Yoga for Everyone: 50 Poses for Every Type of Body by Dianne Bondy
One of the best yoga books for home practice, Dianne Bondy does an exceptional job of showing how yoga poses can be adapted to all kinds of bodies. And we’re not just talking about for those who are inflexible or have a bit of fat around the middle! For those who are pregnant, in a wheelchair, or even without four limbs, this book dives into asanas for all will truly help you to feel at home in your body as like a yogi in no time.
The Heart Of Yoga: Developing A Personal Practice By T. K. V. Desikacher
Sri Tirumalai Krishnamacharya has played a very influential role in bringing yoga to the masses and inspired many through his work in developing yoga that many different yoga lineages came from. His son, the author of this book, has continued his practices and ideas in this book that encourages each individual to continually evolve their yoga practice for themself. This book goes into what yoga means beyond the physical practice, and how yogic philosophy, meditation, and asanas can be continually adapted for all of us during different periods of our lives.

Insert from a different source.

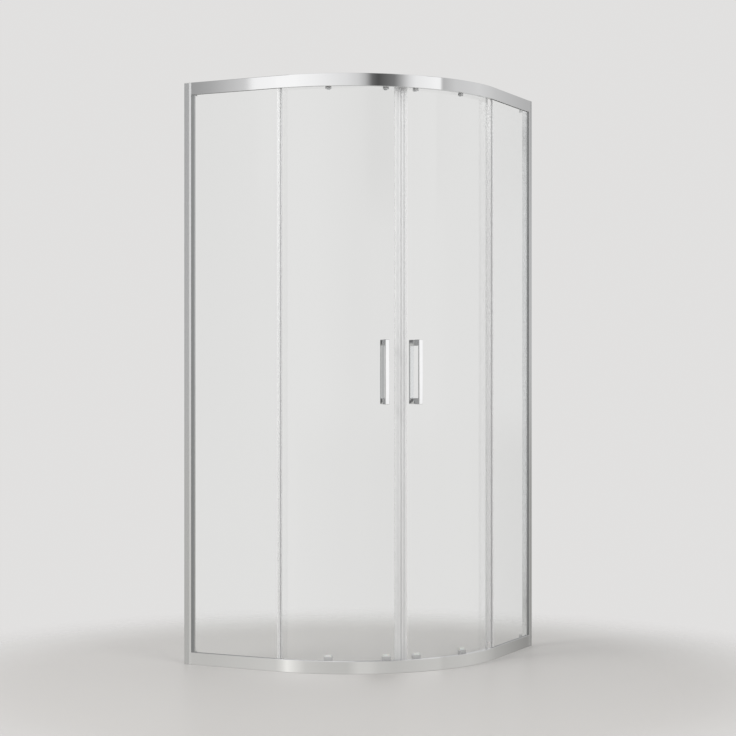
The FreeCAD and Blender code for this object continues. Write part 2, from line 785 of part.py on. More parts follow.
def make_handle(side, place):
    """Square-ended pull: a flat upright bar on two posts, drilled for its studs."""
    facing = "" if place == "outer" else "-"
    face = DOOR_OUT if place == "outer" else DOOR_IN
    where = at_point(face, "0", "handle_height", on_side(side, "handle_angle"))
    piece = body("%s_%s_handle" % (side, place), where)
    foot = "%s(washer_thickness + 2 * seat_gap)" % facing
    inner = "%s(handle_reach - handle_bar)" % facing
    outer = "%shandle_reach" % facing
    half = "handle_length / 2"
    points = [
        (foot, "-" + half),
        (outer, "-" + half),
        (outer, half),
        (foot, half),
        (foot, half + " - handle_post"),
        (inner, half + " - handle_post"),
        (inner, "handle_post - " + half),
        (foot, "handle_post - " + half),
    ]
    feature = pad(piece, outline(piece, "XZ_Plane", points), "handle_width")
    feature.Midplane = True
    rounded_long_edges(piece, "handle_round")
    rings = [("0", "handle_post / 2 - " + half, "stud_radius + running_gap"),
             ("0", half + " - handle_post / 2", "stud_radius + running_gap")]
    depth = "washer_thickness + stud_depth + running_gap"
    pocket(piece, circles(piece, "YZ_Plane", *rings), depth, place == "outer")
    return piece


def make_handle_fixings(side):
    """Studs through the door pane, and the soft washers under the four posts."""
    members = []
    for z in POST_HEIGHTS:
        start = DOOR_IN + " - stud_depth"
        where = at_point(start, "0", z, on_side(side, "handle_angle"))
        stud = box_loop("0", "0", "glass_thickness + 2 * stud_depth", "stud_radius")
        members.append(lathe("handle_stud", where, stud))
        for start in (DOOR_OUT + " + seat_gap", DOOR_IN + " - seat_gap - washer_thickness"):
            where = at_point(start, "0", z, on_side(side, "handle_angle"))
            ring = box_loop("0", "stud_radius + 2 * running_gap", "washer_thickness", "washer_radius")
            members.append(lathe("handle_washer", where, ring))
    return group(side + "_handle_fixings", members)


# ---------------------------------------------------------------- top carriages
WHEEL_START = "(wheel_offset - seat_gap)"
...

Embrace Yoga’s Roots: Courageous Ways to Deepen Your Yoga Practice by Susan Barkataki
Yoga in the west is still relatively new, having really only been here for a few decades. Yet in the east is has been around for centuries. As yoga moved to the west it lost many parts of its practice as westerners grabbed onto parts that they liked the most, the physical practice. Susan Barkataki does incredible work of bringing to light the additional ancient practices that are a part of yoga that were left behind in today’s western adaptation. She talks on big topics that cover how not to appropriate yoga and instead how we can honour it. I truly believe this is a yoga book that every modern yoga practitioner should read.
I know there are so many more recommendations to give, but in the meantime, I hope these books will take you on a journey of self-discovery that you can enjoy both on and off the mat.